Unless you are the New York Times, that is. Saul Hansell, writing the Times’ Technology Blog on June 2, 2008, nonchalantly asserted that New York’s so-called “Amazon Tax” “isn’t actually a change in the law—New York residents always owed tax on their purchases—it is an expansion of the law that is meant to force online retailers to collect the tax and send it to New York.” No sir, it is a change, and no sir, New Yorkers do not necessarily owe tax on all online purchases .

The reasons are both legal and prudential. The issue is hardly new, since sales-tax collection has been a major point of dispute between local retailers and mail-order sellers for decades. The Supreme Court has spoken to the question, and in the Quill decision saidthat for a state to order sales tax collections from out-of-state retailers, those retailers must have some physical connection (nexus) with the state. That could be just one retail outlet, even a major warehousing facility, but never just a purchaser located in the taxing state. Yet the right to force merchants to collect tax based on those purchasers being in New York is what New York now asserts.

Understand this is not just the Supreme Court splitting the difference between opposing positions, but of applying the constitutional genius of the Founding Fathers to modern commercial practice. The Constitution gives power over cross-border (interstate) commerce to the national government, not to New York State. When goods arrive at (or services are provided at) a point of sale in New York, New York has plenary power to tax. Everything else is a grey area. The Court tried to take away some of that grey by propounding its nexus standard , a somewhat complex formula based on location of physical facilities and activity in a state. New York now overrides that legal standard with an act of legislative imagination: Its new on-line sales tax law is widely interpreted to mean having an advertising or marketing presence in New York is enough to trigger tax collection. But of course, every on-line retailer has that, and it has never been deemed to create a “nexus” with New York before now. That’s why Overstock.com promptly terminated its affiliate relations with any and all New York-based companies.

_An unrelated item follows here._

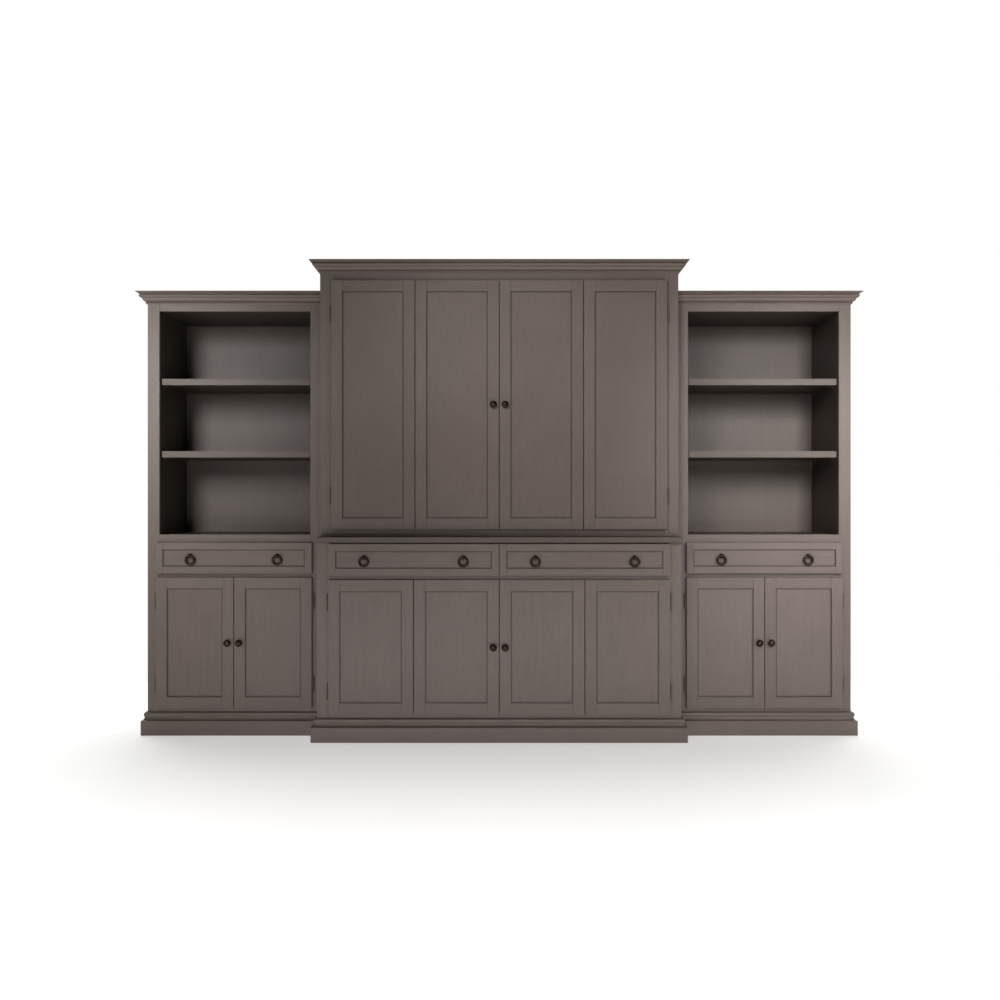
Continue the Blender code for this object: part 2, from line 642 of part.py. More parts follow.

Immediate result? New York companies lost valuable business, and New York lost valuable revenues generated by that business. The tax collector, ever trying to outfox the market, never learns his (or her) lesson. Chasing after ever last dollar of theoretically collectible tax always costs more revenue than it gains. This is particularly true of Internet sales, the biggest growth area of the consumer economy in the past decade. Has it ever occurred to the geniuses in Albany that New York-based sellers of online goods and services have a lot at stake here too? If and when other states pick up the cause of on-line sales taxes, the resulting tax burden will put a big damper on sales of New York bagels, wines, cheeses, paper goods and so much more that can be purchased in cyberspace.

The Internet can’t be looked at as a new way to define a point for assessing sales tax. Internet sales in general are a catalyst for economic activity, and that activity generates robust revenues from the companies doing business on the Internet. Many of those companies are mom-and-pop, or mother-and-daughter, operations that could quickly become nonviable if they have to be out-of-state tax collectors. Small startups—remember Ebay, the early years?—are the very genius of Internet commerce. New York would kill them in their cradles, and all to generate, on paper, a few extra tax dollars. In fact, if this kind of tax-raising competition gains steam, there won’t be any extra tax dollars, just less economic growth. Is 2008 really the year to pursue that particular policy line?

The New York State Senate, having second thoughts, thinks not: It’s already voted to repeal the “Amazon tax,” but that may just be a politically convenient way to have it both ways in facing the voters. Either way, prudentially, or constitutionally, New York is not offering us the change we need. As for the New York Times, well, its revenues haven’t been that great this year, either. Why expect them to understand the miracle of Internet commerce?